Why Do People Hate SQL Cursors So Much

Why do people hate SQL cursors so much?

The "overhead" with cursors is merely part of the API. Cursors are how parts of the RDBMS work under the hood. Often CREATE TABLE and INSERT have SELECT statements, and the implementation is the obvious internal cursor implementation.

Using higher-level "set-based operators" bundles the cursor results into a single result set, meaning less API back-and-forth.
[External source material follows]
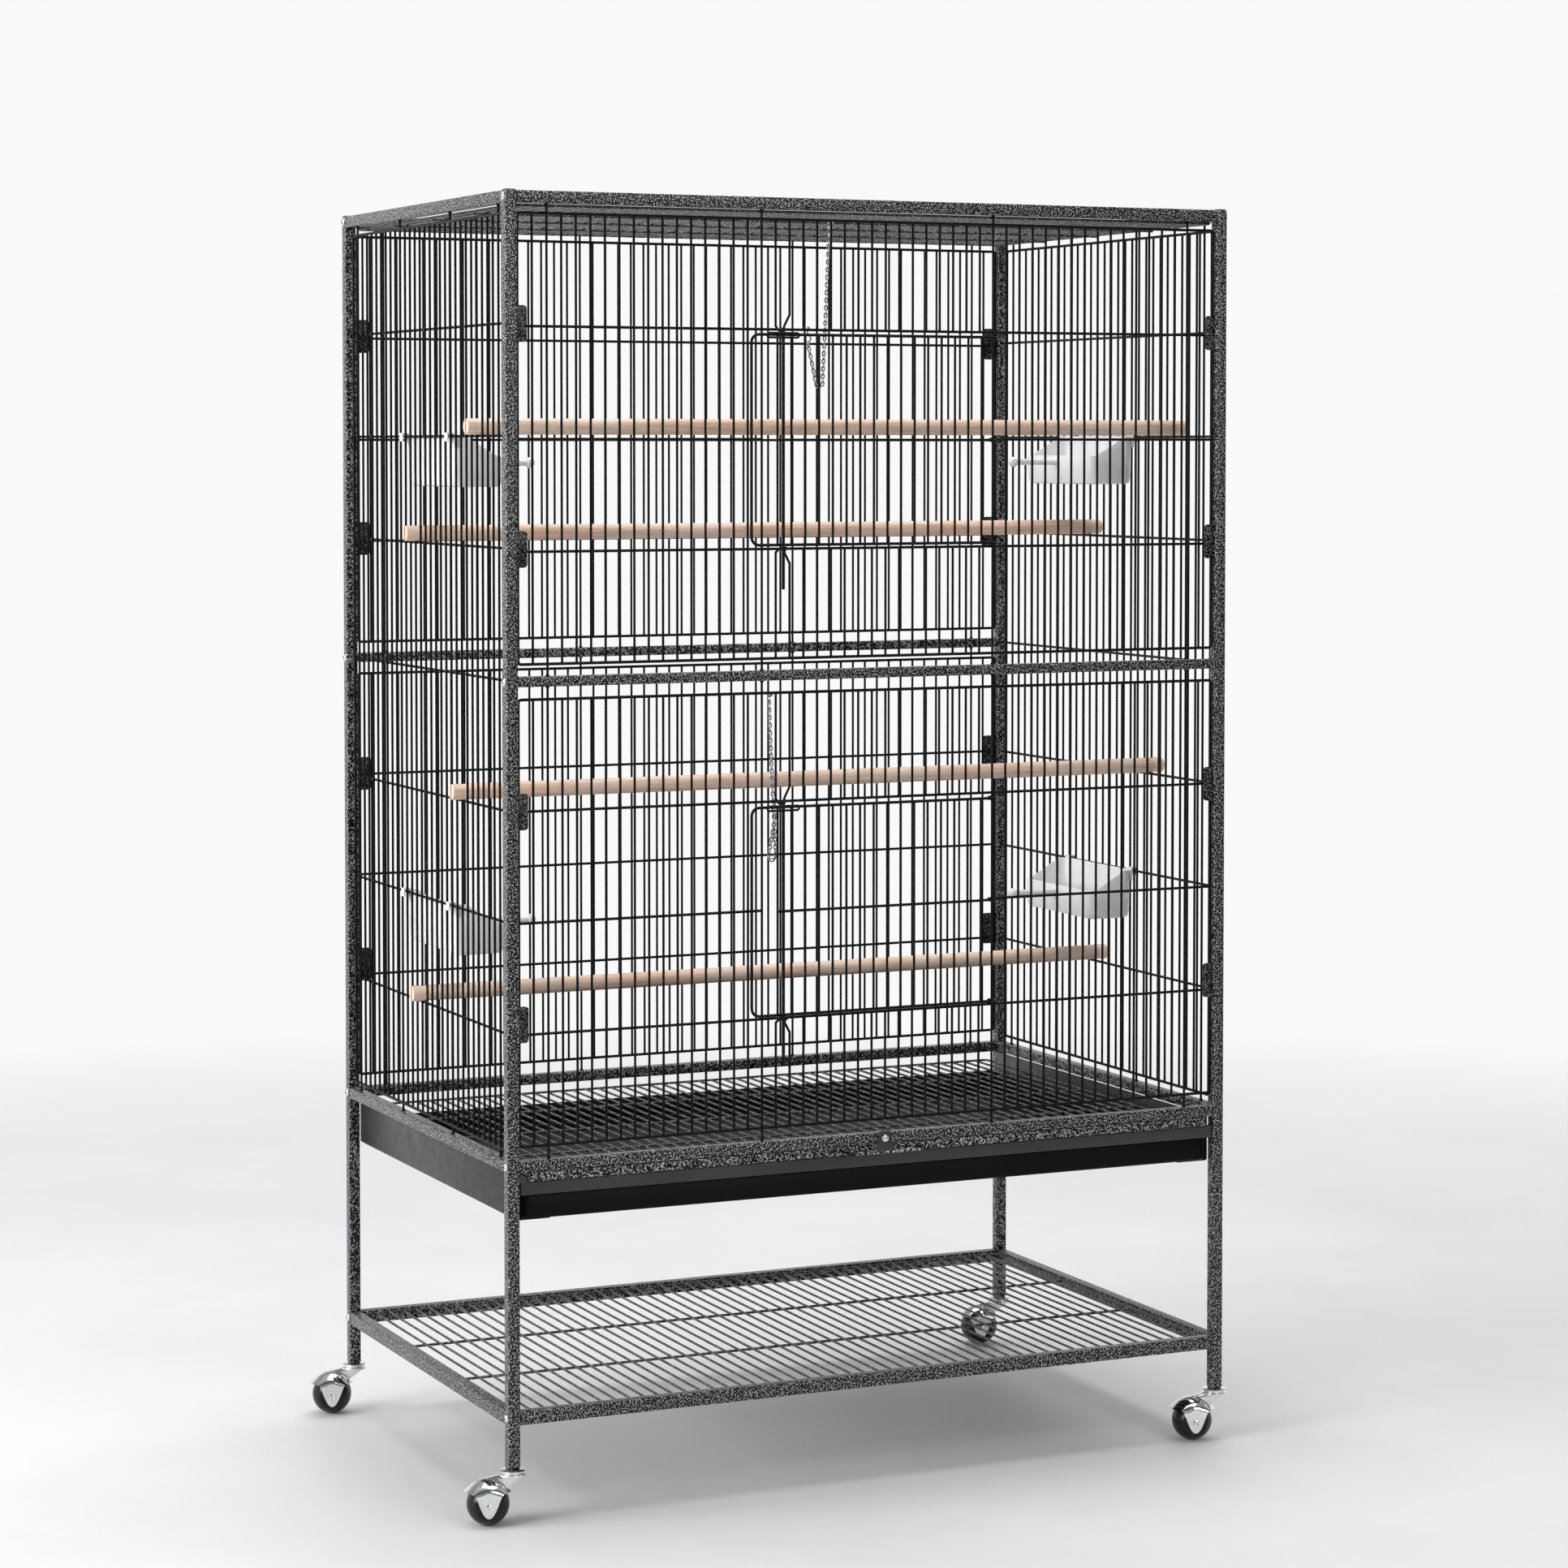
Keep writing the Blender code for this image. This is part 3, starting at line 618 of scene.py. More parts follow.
def corner_tab(put, u0, u1, mid, tall=0.0355):
    """Hammered plate with two rounded corners on its free side."""
    r = 0.0035
    h = tall / 2
    sgn = 1 if u1 > u0 else -1
    pts = [(u0, mid - h)] + [(u1 - sgn * r + sgn * r * math.cos(a), mid - h + r + r * math.sin(a))
                             for a in [math.radians(-90 + 90 * i / 4) for i in range(5)]]
    pts += [(u1 - sgn * r + sgn * r * math.cos(a), mid + h - r + r * math.sin(a))
            for a in [math.radians(90 * i / 4) for i in range(5)]]
    pts += [(u0, mid + h)]
    s = Shape()
    back, face = -0.0006, -0.0023
    n = len(pts)
    bm = bmesh.new()
    ring = [[bm.verts.new(put(u, v, d)) for u, v in pts] for d in (back, face)]
    bm.faces.new(ring[0])
    bm.faces.new(ring[1][::-1])
    for i in range(n):
        k = (i + 1) % n
        bm.faces.new((ring[0][i], ring[1][i], ring[1][k], ring[0][k]))
    bmesh.ops.recalc_face_normals(bm, faces=bm.faces[:])
    rim = [e for e in bm.edges if e.calc_face_angle(0) > 0.9]
    bmesh.ops.bevel(bm, geom=rim, offset=0.0004, segments=2, profile=0.5, affect="EDGES")
    bm.verts.index_update()
    s.add([q.co.copy() for q in bm.verts], [tuple(q.index for q in g.verts) for g in bm.faces])
    bm.free()
    return s


def weld_beads(s, put, u, z0, z1):
    """Small beads where an upright meets the rails below and above it."""
    for z in (z0 + 0.0006, z1 - 0.0006):
        s.tube([put(u, z - 0.0012), put(u, z + 0.0012)], 0.0021, 8)


def front_panel(tier):
    put = front_point(-1)
    rows, (z0, z1) = ROWS[tier], RAILS[tier]
    s = Shape()
    s.tube([put(u, v) for u, v in round_rect(FX[0], FX[-1], rows[0], rows[4], 0.003)], R_EDGE, 10, True)
    a, b = DOOR_COLS
    for i, u in enumerate(FX[1:-1], 1):
        if a < i < b:
            continue
        lo, hi = (z0 - 0.001, z1 + 0.0015) if i in PINS else (rows[0], rows[4])
        s.tube([put(u, lo), put(u, hi)], R_UP)
        if i in PINS:
            weld_beads(s, put, u, z0, z1)
    for i in range(a + 3, b):
        s.tube([put(FX[i], rows[3]), put(FX[i], rows[4])], R_UP)
        s.tube([put(FX[i], rows[0]), put(FX[i], rows[1])], R_UP)
    deep = R_UP + R_ACROSS - 0.0005
    for j in (1, 3):
        s.tube([put(FX[0], rows[j], deep), put(FX[-1], rows[j], deep)], R_ACROSS)
    s.tube([put(FX[0], rows[2], deep), put(FX[a] + 0.001, rows[2], deep)], R_ACROSS)
    s.tube([put(FX[b] - 0.001, rows[2], deep), put(FX[-1], rows[2], deep)], R_ACROSS)
    bolt_catches(s, tier)
    nodes = ["front_panel_%s_%s" % (tier, q) for q in ("left", "right", "above_door", "below_door")]
    s.piece("front_panel_%s" % tier, WIRE, "cage", "wire_paint", nodes)
    t = Shape()
    for mid in TABS[tier]:
        t.join(corner_tab(put, -INX, -INX + 0.0112, mid))
        t.join(corner_tab(put, INX, INX - 0.0112, mid))
    # the tabs take the darkened hammered paint, which is painted shade
    t.piece("front_tabs_%s" % tier, TAB_PAINTED_SHADE, "cage", "hammered_paint")


def bolt_catches(s, tier):
    """Two short uprights over and under the doorway lean together into a loop that holds the bolt."""
    put = front_point(-1)
    rows = ROWS[tier]
    lo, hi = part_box("bolt_" + tier)
    x = (lo[0] + hi[0]) / 2
    left, right = FX[DOOR_COLS[0] + 1], FX[DOOR_COLS[0] + 2]
    gap = 0.0017 + R_UP + 0.0005
    front = (lo[1] + hi[1]) / 2 + YF  # the rod lies this far in front of the panel
    # the upper one stops behind the rod, so the bolt's loop can rise past it
    for edge, row, way, reach in ((rows[4], rows[3], 1, front + 0.0035),
                                  (rows[0], rows[1], -1, front - 0.0024)):
        tip = row - way * 0.0012
        half = [(left, row + way * 0.0145, 0), (x - gap - 0.0012, row + way * 0.0035, -0.0026),
                (x - gap, tip + way * 0.001, reach * 0.6), (x - gap, tip, reach)]
        other = [(x + gap, tip, reach), (x + gap, tip + way * 0.001, reach * 0.6),
                 (x + gap + 0.0012, row + way * 0.0035, -0.0026), (right, row + way * 0.0145, 0)]
        path = [put(left, edge)] + [put(*q) for q in half + other] + [put(right, edge)]
        s.tube(fillet(path, 0.0022, 4), R_UP)


def back_panel(tier):
    put = front_point(1)
    rows, (z0, z1) = ROWS[tier], RAILS[tier]
    s = Shape()
    s.tube([put(u, v) for u, v in round_rect(FX[0], FX[-1], rows[0], rows[4], 0.003)], R_EDGE, 10, True)
    for i, u in enumerate(FX[1:-1], 1):
        lo, hi = (z0 - 0.001, z1 + 0.0015) if i in PINS else (rows[0], rows[4])
        s.tube([put(u, lo), put(u, hi)], R_UP)
        if i in PINS:
            weld_beads(s, put, u, z0, z1)
    for j in (1, 2, 3):
        s.tube([put(FX[0], rows[j], CROSS_BACK), put(FX[-1], rows[j], CROSS_BACK)], R_ACROSS)
    s.piece("back_panel_%s_wires" % tier, WIRE, "cage", "wire_paint", ["back_panel_" + tier])
    t = Shape()
    for mid in TABS[tier]:
        t.join(corner_tab(put, -INX, -INX + BACK_TAB, mid))
        t.join(corner_tab(put, INX, INX - BACK_TAB, mid))
    # the tabs take the darkened hammered paint, which is painted shade
    t.piece("back_tabs_" + tier, TAB_PAINTED_SHADE, "cage", "hammered_paint")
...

Cursors predate modern languages that provide first-class collections. Old C, COBOL, Fortran, etc., had to process rows one at a time because there was no notion of "collection" that could be used widely. Java, C#, Python, etc., have first-class list structures to contain result sets.

The Slow Issue

In some circles, the relational joins are a mystery, and folks will write nested cursors rather than a simple join. I've seen truly epic nested loop operations written out as lots and lots of cursors. Defeating an RDBMS optimization. And running really slowly.

Simple SQL rewrites to replace nested cursor loops with joins and a single, flat cursor loop can make programs run in 100th the time. [They thought I was the god of optimization. All I did was replace nested loops with joins. Still used cursors.]
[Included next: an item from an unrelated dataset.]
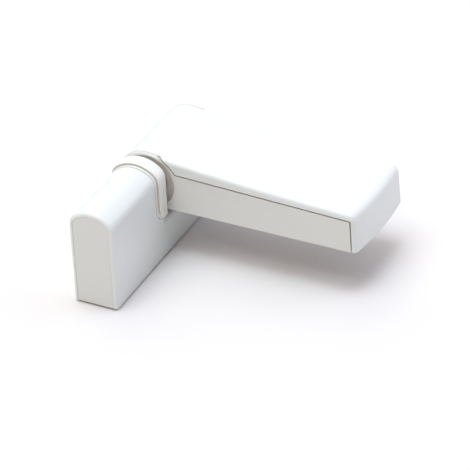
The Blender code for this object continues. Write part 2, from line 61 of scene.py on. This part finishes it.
PIN_Z = 32.0
BODY_HALF = 10.0         # the block and its arched top
CROWN_R = 12.4
CROWN_FILLET = 5.0
CROWN_STEPS = 28
FILLET_STEPS = 14
BLOCK_EDGE_R = 1.3
BLOCK_SEAM = 0.05        # visible gap round the block's end plates
END_PLATE = (2.0, 0.3)   # their thickness and rim radius
KNUCKLE_BLOCK_END = -2.2
HOLLOW_RUN = 0.4         # the block's hollow ends this far behind the knuckle block
CHEEK_INSET = 0.02       # keeps the cheeks from sharing a plane with the block's sides
CHEEK_SETBACK = 0.2
TAIL_H = 16.6            # the tail
TAIL_CORNER = 3.0
TAIL_STEPS = 10
SHELL_FOOT_Z = 0.05
UNDER_Z = -3.0           # foot of shapes that are cut off at SHELL_FOOT_Z, and of their cutters
UNDER_CUT_Z = -5.0

COLLAR_PROUD = 1.15
COLLAR_EDGE_R = 0.4
COLLAR_FOOT_Z = 18.7
COLLAR_CORNERS = (6.6, 0.8)      # radius of the foot's front and rear corners
COLLAR_STEPS = 20
COLLAR_LIP = 1.4
COLLAR_OPENING = (-0.5, 7.9)     # X of its centre, and its radius
COLLAR_RIM = (0.75, 0.20)        # the low front rim's width, and how far it stands out
COLLAR_RIM_EDGE_R = 0.15
COLLAR_LINE = (0.55, 0.05)       # the line of painted shade behind it: its width, and what stays under it
COLLAR_CORE_SETBACK = 0.5        # the rim's blank ends this far before the band's rear
BAND_OVERLAP = 0.02
LEG_GROOVE = (4.60, 0.20, 0.12, 35.0)    # how far back, width, depth and top of the leg's fine line, a groove in painted shade

KNUCKLE_R = 13.2         # the flag, from the knuckle to its slanting end
KNUCKLE_START = 82       # degrees at which the knuckle's arc takes over from the top line
KNUCKLE_STEPS = 64
KNUCKLE_LOW = 0.97       # lowest point of that arc, as a share of its radius
THRUST_HOLE_R = 9.1
RECESS = (1.0, 32.0, 12.3)
FLAG_TOP = ((1.7, 45.1), (38.0, 40.3), (99.0, 37.9))
FLAG_FOOT_Z = 20.3
FLAG_UNDER_Z = 16.3      # foot of the flag's blank, which is cut off at FLAG_FOOT_Z
HOLLOW_FOOT_Z = 10.0
FLAG_EDGE_R = 1.8
END_X = 98.3
END_SLANT = 1.2
END_CORNER = 3.6
END_CORNER_STOP = 88     # degrees at which the top line takes over from the end's corner
END_BOW_R = 145.0
END_BOW_Y = 30.0
BOW_FROM_X = 62.0
BOW_RIM = 3.0            # no extra points within this of the flag's front and rear
FLAG_SEAM = 0.55         # visible gap round the flag's end caps
CAP_SEAT = 0.2           # hidden gap behind an end cap
CAP_STEPS = 72
SEAM_ARC = (-1.1, 28.3, 18.0)
SEAM = ((14.3, 38.1), (93.5, 35.4), (94.4, 18.0))
SEAM_DROP = 8.0          # how far a cap's region goes on under the seam's end

CORNER_MM = {"zinc_casting": 0.35, "bright_steel": 0.2}      # broken corners, by slot
FINE_CORNER_MM = 0.12                                        # and on every other slot

# --- camera, floor and light ----------------------------------------------------------------------
CAMERA_TURN, CAMERA_HEIGHT, CAMERA_ROLL = 27.3, 34.1, 2.5    # degrees
CAMERA_DISTANCE = 1.096                                      # metres
CAMERA_AIM = (44.1, -4.2, 20.0)                              # millimetres
CAMERA_LENS, CAMERA_SENSOR = 203.5, 36.0
CAMERA_CLIP = (0.05, 20.0)
FLOOR_SIZE = 30.0
FLOOR_Z = -0.0009        # metres, a little low, so that a dark line shows under the shell
SKY_STRENGTH = 0.10
SOFTBOXES = (            # turn from +X, height and spread in degrees, red, green and blue strength
    ("overhead", 0, 90, 30, (0.85, 0.95, 1.05)),
    ("front_left_high", 225, 70, 40, (1.15, 1.20, 1.20)),
    ("back_right", 45, 40, 60, (0.90, 0.90, 1.05)),
    ("back_left", 135, 40, 60, (0.95, 0.85, 0.75)),
    ("front", 270, 40, 60, (0.55, 0.45, 0.38)),
    ("left_low", 180, 12, 60, (0.05, 0.10, 0.15)),
)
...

This confusion often leads to an indictment of cursors. However, it isn't the cursor, it's the misuse of the cursor that's the problem.

The Size Issue

For really epic result sets (i.e., dumping a table to a file), cursors are essential. The set-based operations can't materialize really large result sets as a single collection in memory.

Alternatives

I try to use an ORM layer as much as possible. But that has two purposes. First, the cursors are managed by the ORM component. Second, the SQL is separated from the application into a configuration file. It's not that the cursors are bad. It's that coding all those opens, closes and fetches is not value-add programming.

What is wrong with Cursors?

What's wrong with cursors is that they are often abused, both in Oracle and in MS SQL.

Cursor are for keeping a stable resultset which you can retrieve row-by-row. They are implicitly created when your query is run, and closed when it's finished.

Of course keeping such a resultset requires some resources: locks, latches, memory, even disk space.

The faster these resources are freed, the better.

Keeping a cursor open is like keeping a fridge door open

You don't do it for hours without necessity, but it does not mean you should never open your fridge.

That means that:

  • You don't get your results row-by-row and sum them: you call the SQL's SUM instead.
  • You don't execute whole query and get the first results from the cursor: you append a rownum <= 10 condition to your query

, etc.

As for Oracle, processing your cursors inside a procedure requires infamous SQL/PLSQL context switch which happens every time you get a result of an SQL query out of the cursor.

It involves passing large amounts of data between threads and synchronizing the threads.

This is one of the most irritating things in Oracle.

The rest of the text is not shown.